Yang terasa ganjil adalah munculnya beberapa orang juga teman semazhab yang mestinya paham bahwa polemik nasab, apalagi penghinaan kepada nama-nama yang merupakan kakek dan leluhur (karena cucu germo pun tak rela kakeknya dihina) tidak relevan dalam komunitasnya karena kesucian Ahlulbait merupakan mekanisme takwini demi tugas mengawal agama suci.
Mereka paham juga bahwa siapapun dari keturunan siapapun takkan pernah menganulir syariah dan standar moral, tapi malah ikut-ikutan mengamplifikasinya tanpa secuilpun empati dan apresiasi terhadap figur-figur yang tak pernah satu kalipun memajang gelar akademik, apalagi cium tangan dan hak istimewa.
Mereka sadar betul bahwa penghormatan dalam lingkungan komunitas selalu sepadan dengan kadar ketakwaan, risiko perjuangan, kontribusi ilmu dan perilaku keteladanan. Mereka tahu bahwa sebagian atau sebagian besar penyebar ajaran suci Ahlulbait dengan segala risikonya adalah orang-orang yang saat ini dimasukkan dalam satu paket target genosida narasi rasisme dan ujaran kebencian.

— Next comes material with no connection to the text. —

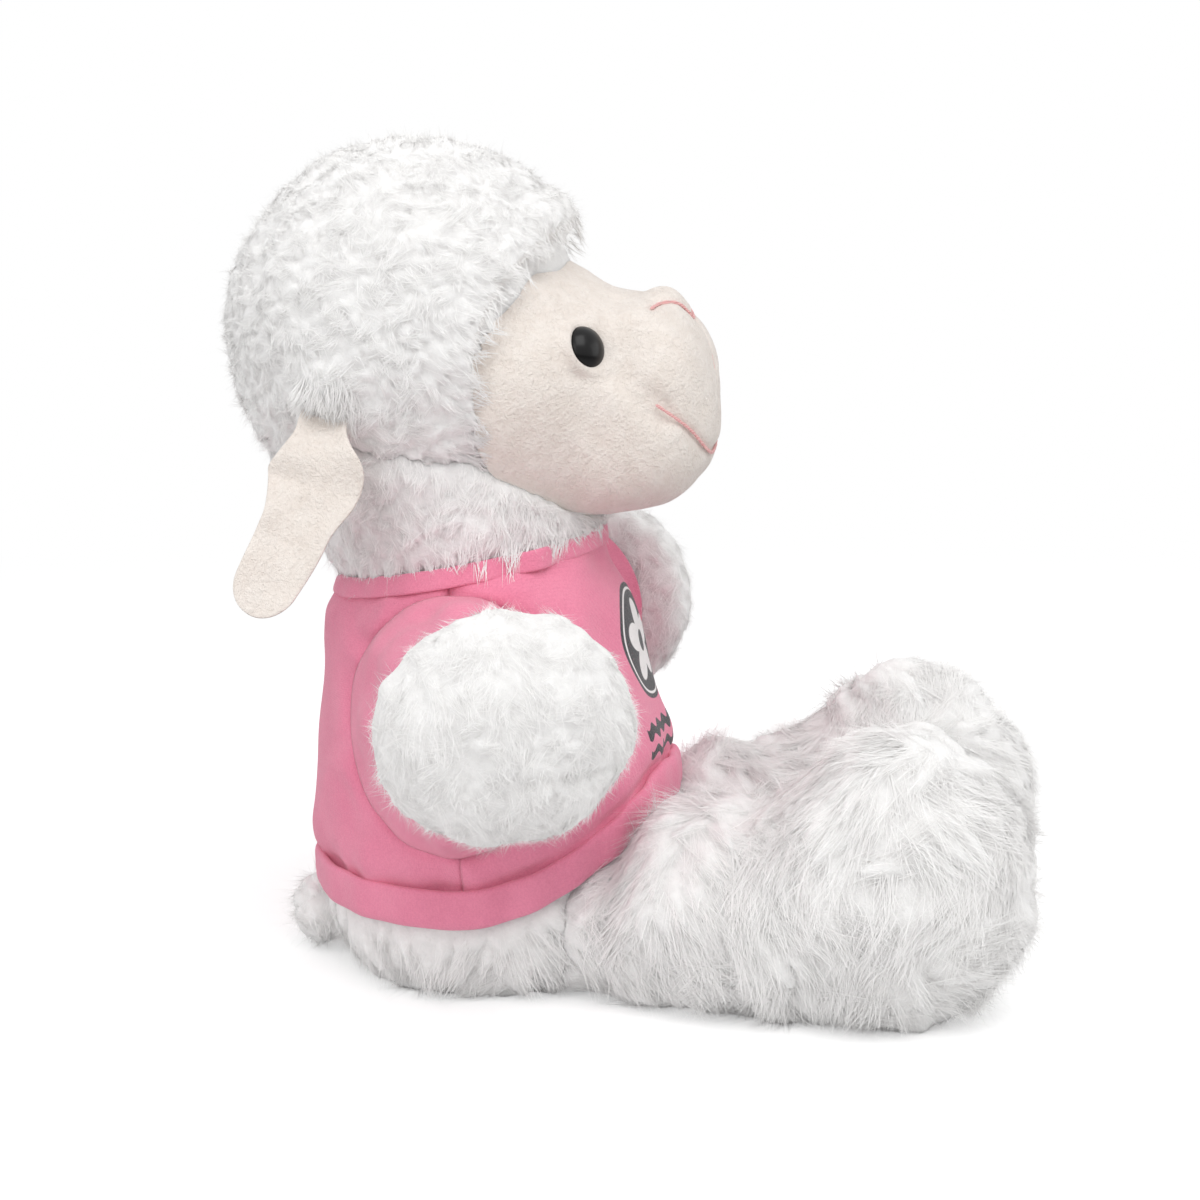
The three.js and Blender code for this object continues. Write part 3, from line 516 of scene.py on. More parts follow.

Mereka sudah tahu bahwa penganut Syiah yang dikenal sebagai dzurriyah baik yang memajang marga maupun tidak, baik yang dipanggil habib maupun tidak, adalah orang-orang yang telah rela untuk tidak mendapatkan hak-hak istimewa yang mungkin bisa dinikmatinya bila tak dikenal sebagai Syiah, terutama bila hidup di sentra-sentra otoritas tradisional alawi di sejumlah kota di Indonesia karena telah mengembalikan hak istmewa kesucian kepada orang-orang khusus yang telah menerima tugas mengawal agama.
Yang terasa sangat ironis, adalah mengutip pernyataan-pernyataan dalam ceramah ustadz dari Baalawi juga mencemooh seluruh Baalawi mengikuti narasi para pembenci di luar komunitas semazhab seolah lupa bahwa pemegang saham terbesar penyebaran ajaran suci ini di sini adalah seorang alawi yang dimakamkan di Kenep Bangil dan seakan tak percaya bahwa satu kata menyakiti orang yang tak menyakitinya, tak dihapus dosanya kecuali didahului dengan maaf dari korbannya.
Semoga Allah mengampuni kita semua dan melenyapkan rasa lelah untuk tetap menyebarkan kebaikan.